*Data section:*
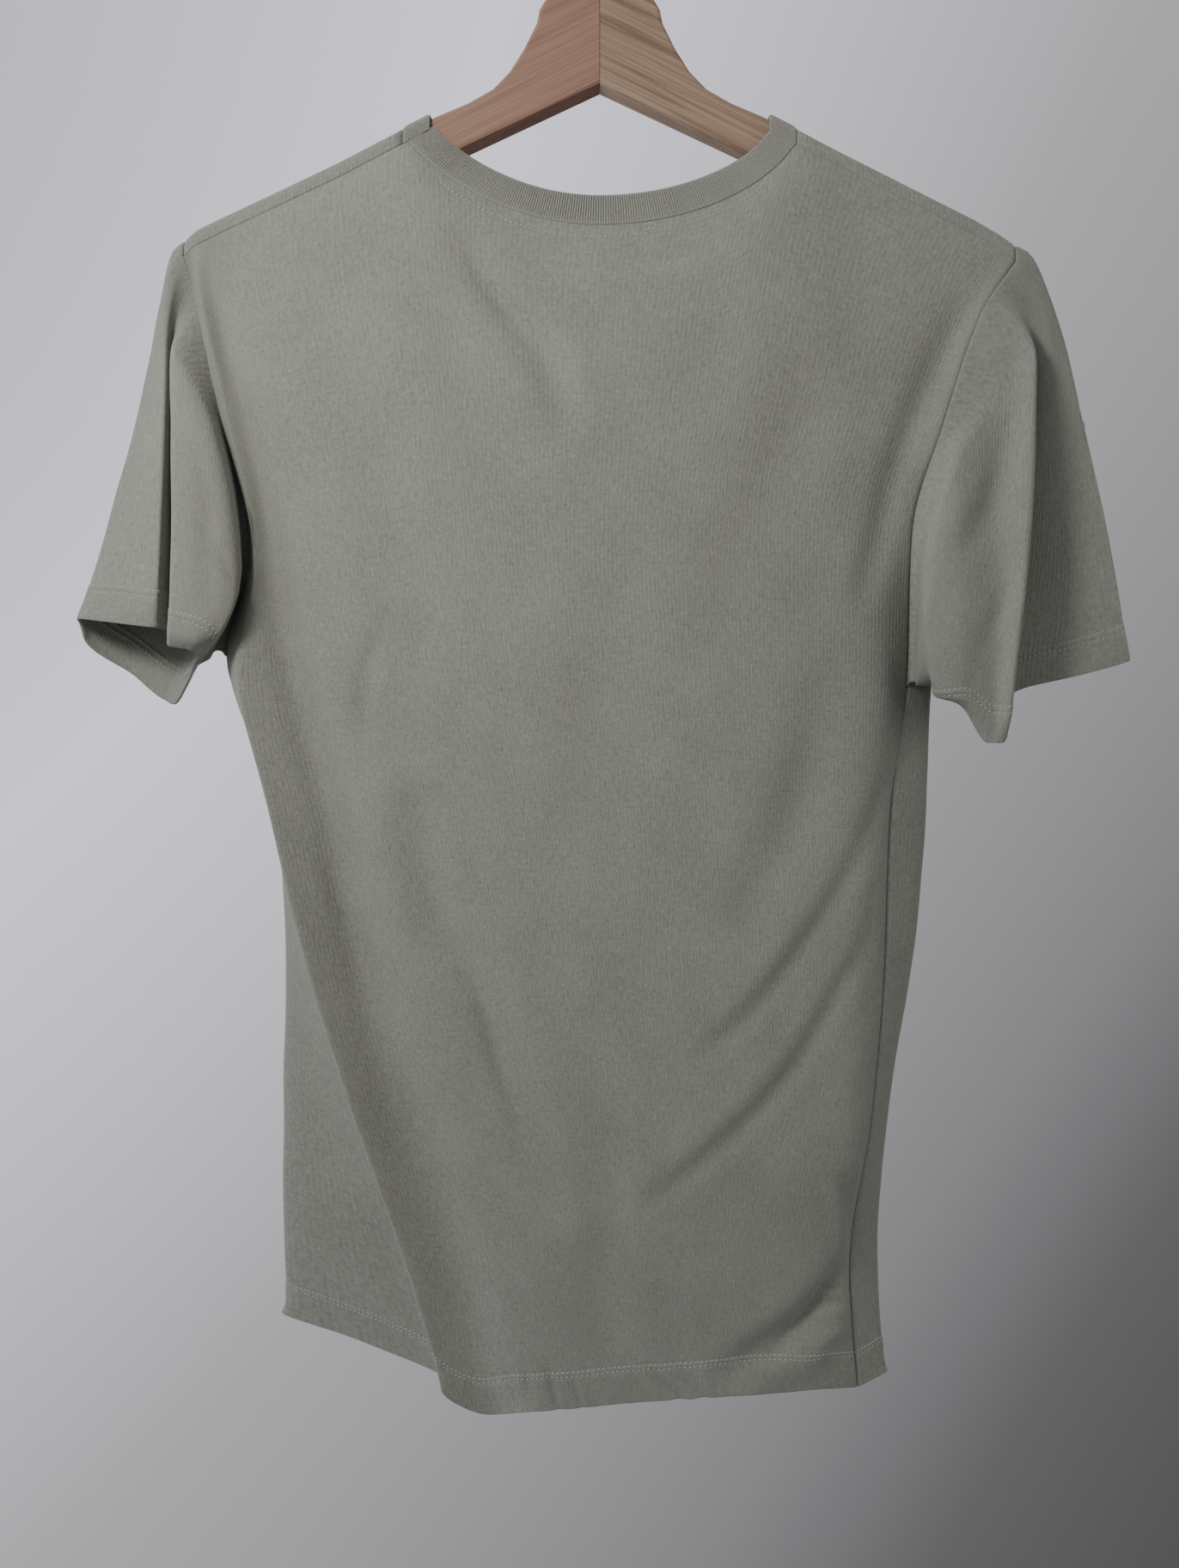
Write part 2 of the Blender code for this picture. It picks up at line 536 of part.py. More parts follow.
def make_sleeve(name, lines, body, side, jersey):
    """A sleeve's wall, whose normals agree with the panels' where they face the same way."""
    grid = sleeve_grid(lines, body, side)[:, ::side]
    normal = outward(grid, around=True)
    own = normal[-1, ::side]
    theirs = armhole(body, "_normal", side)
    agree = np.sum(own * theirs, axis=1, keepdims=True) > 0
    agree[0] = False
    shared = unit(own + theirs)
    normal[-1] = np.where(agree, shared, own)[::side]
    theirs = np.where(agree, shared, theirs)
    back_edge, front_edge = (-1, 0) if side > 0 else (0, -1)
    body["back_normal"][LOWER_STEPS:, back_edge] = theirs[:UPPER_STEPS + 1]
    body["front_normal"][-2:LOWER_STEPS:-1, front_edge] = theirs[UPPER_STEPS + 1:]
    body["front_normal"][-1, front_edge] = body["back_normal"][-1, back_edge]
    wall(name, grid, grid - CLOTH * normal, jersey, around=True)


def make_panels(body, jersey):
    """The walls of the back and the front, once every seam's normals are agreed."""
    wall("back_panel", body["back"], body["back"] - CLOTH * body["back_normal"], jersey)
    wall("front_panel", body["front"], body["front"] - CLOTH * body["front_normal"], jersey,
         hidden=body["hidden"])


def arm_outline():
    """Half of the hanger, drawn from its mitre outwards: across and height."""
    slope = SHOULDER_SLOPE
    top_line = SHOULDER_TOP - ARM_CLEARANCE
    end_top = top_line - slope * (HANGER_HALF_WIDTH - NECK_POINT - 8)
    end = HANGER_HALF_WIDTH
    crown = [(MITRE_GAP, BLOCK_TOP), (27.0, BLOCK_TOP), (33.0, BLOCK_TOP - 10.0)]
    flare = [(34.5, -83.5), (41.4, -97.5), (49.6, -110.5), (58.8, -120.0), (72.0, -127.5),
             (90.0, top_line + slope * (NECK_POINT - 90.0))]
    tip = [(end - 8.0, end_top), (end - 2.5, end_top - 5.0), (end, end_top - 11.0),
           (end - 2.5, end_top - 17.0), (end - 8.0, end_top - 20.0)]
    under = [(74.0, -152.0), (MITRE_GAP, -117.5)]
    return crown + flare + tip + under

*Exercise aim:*
Copy all of the material word for word.

*Solution:*
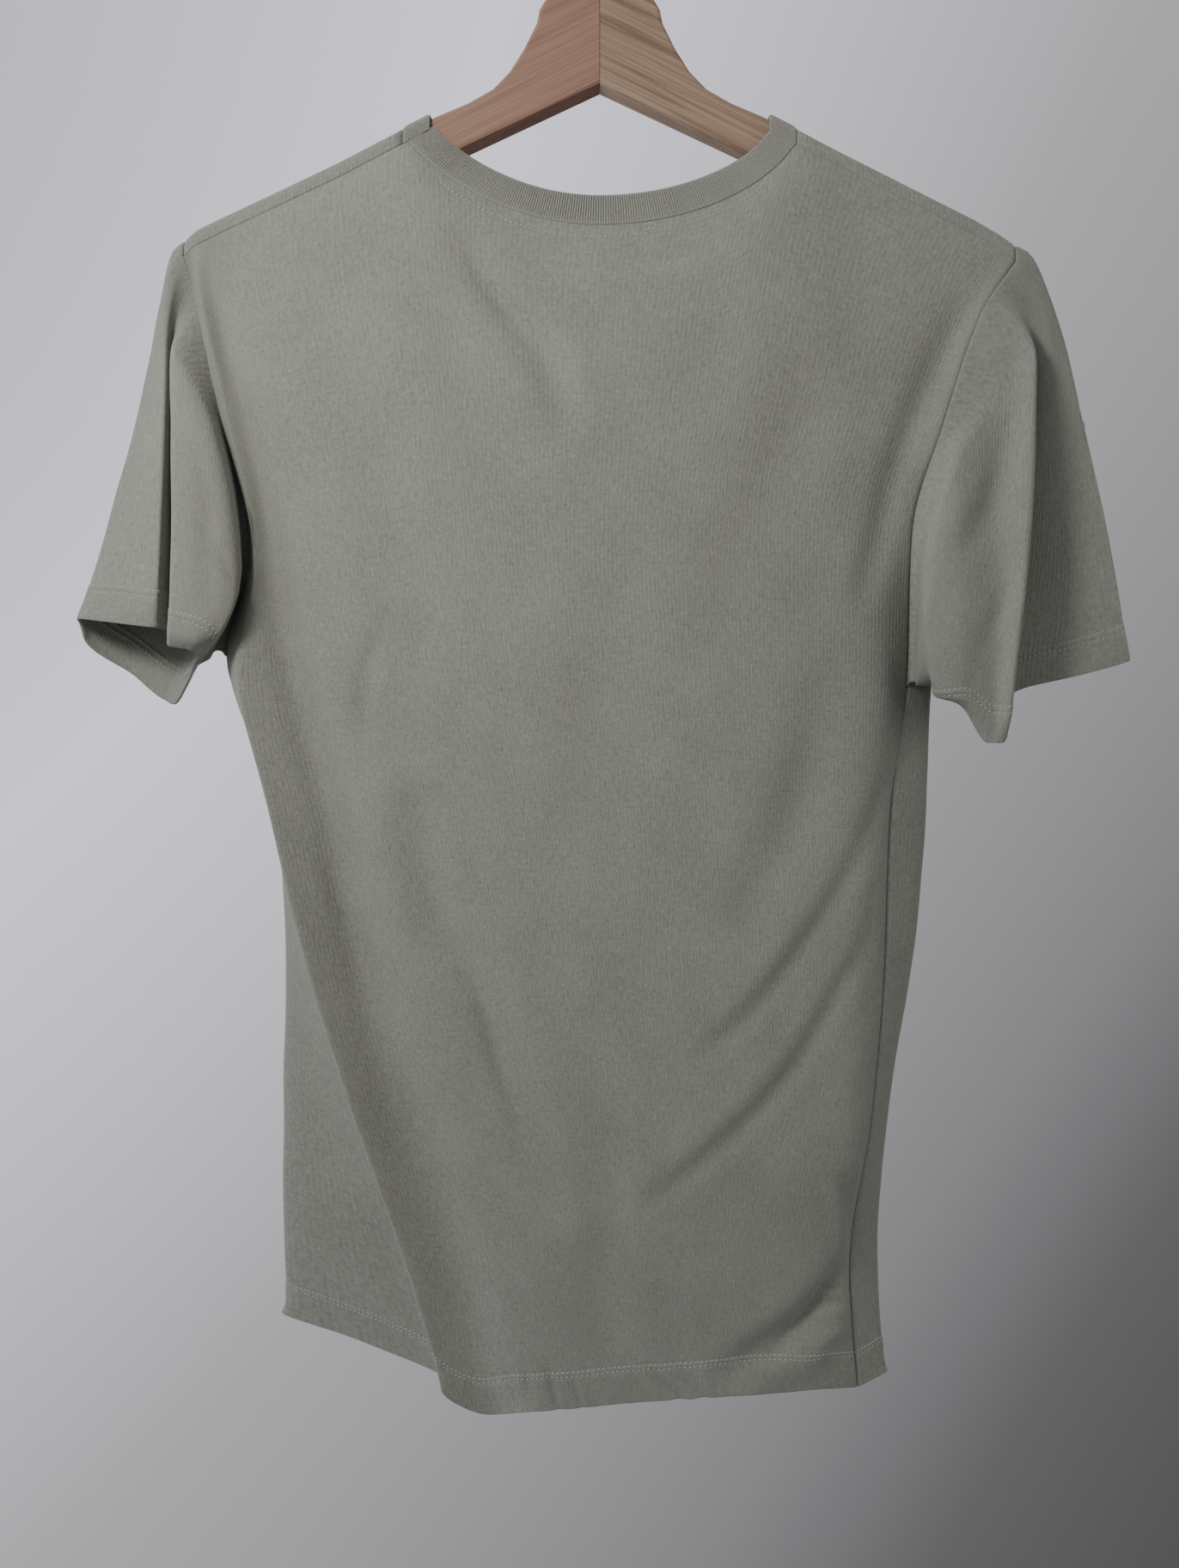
Write part 2 of the Blender code for this picture. It picks up at line 536 of part.py. More parts follow.
def make_sleeve(name, lines, body, side, jersey):
    """A sleeve's wall, whose normals agree with the panels' where they face the same way."""
    grid = sleeve_grid(lines, body, side)[:, ::side]
    normal = outward(grid, around=True)
    own = normal[-1, ::side]
    theirs = armhole(body, "_normal", side)
    agree = np.sum(own * theirs, axis=1, keepdims=True) > 0
    agree[0] = False
    shared = unit(own + theirs)
    normal[-1] = np.where(agree, shared, own)[::side]
    theirs = np.where(agree, shared, theirs)
    back_edge, front_edge = (-1, 0) if side > 0 else (0, -1)
    body["back_normal"][LOWER_STEPS:, back_edge] = theirs[:UPPER_STEPS + 1]
    body["front_normal"][-2:LOWER_STEPS:-1, front_edge] = theirs[UPPER_STEPS + 1:]
    body["front_normal"][-1, front_edge] = body["back_normal"][-1, back_edge]
    wall(name, grid, grid - CLOTH * normal, jersey, around=True)


def make_panels(body, jersey):
    """The walls of the back and the front, once every seam's normals are agreed."""
    wall("back_panel", body["back"], body["back"] - CLOTH * body["back_normal"], jersey)
    wall("front_panel", body["front"], body["front"] - CLOTH * body["front_normal"], jersey,
         hidden=body["hidden"])


def arm_outline():
    """Half of the hanger, drawn from its mitre outwards: across and height."""
    slope = SHOULDER_SLOPE
    top_line = SHOULDER_TOP - ARM_CLEARANCE
    end_top = top_line - slope * (HANGER_HALF_WIDTH - NECK_POINT - 8)
    end = HANGER_HALF_WIDTH
    crown = [(MITRE_GAP, BLOCK_TOP), (27.0, BLOCK_TOP), (33.0, BLOCK_TOP - 10.0)]
    flare = [(34.5, -83.5), (41.4, -97.5), (49.6, -110.5), (58.8, -120.0), (72.0, -127.5),
             (90.0, top_line + slope * (NECK_POINT - 90.0))]
    tip = [(end - 8.0, end_top), (end - 2.5, end_top - 5.0), (end, end_top - 11.0),
           (end - 2.5, end_top - 17.0), (end - 8.0, end_top - 20.0)]
    under = [(74.0, -152.0), (MITRE_GAP, -117.5)]
    return crown + flare + tip + under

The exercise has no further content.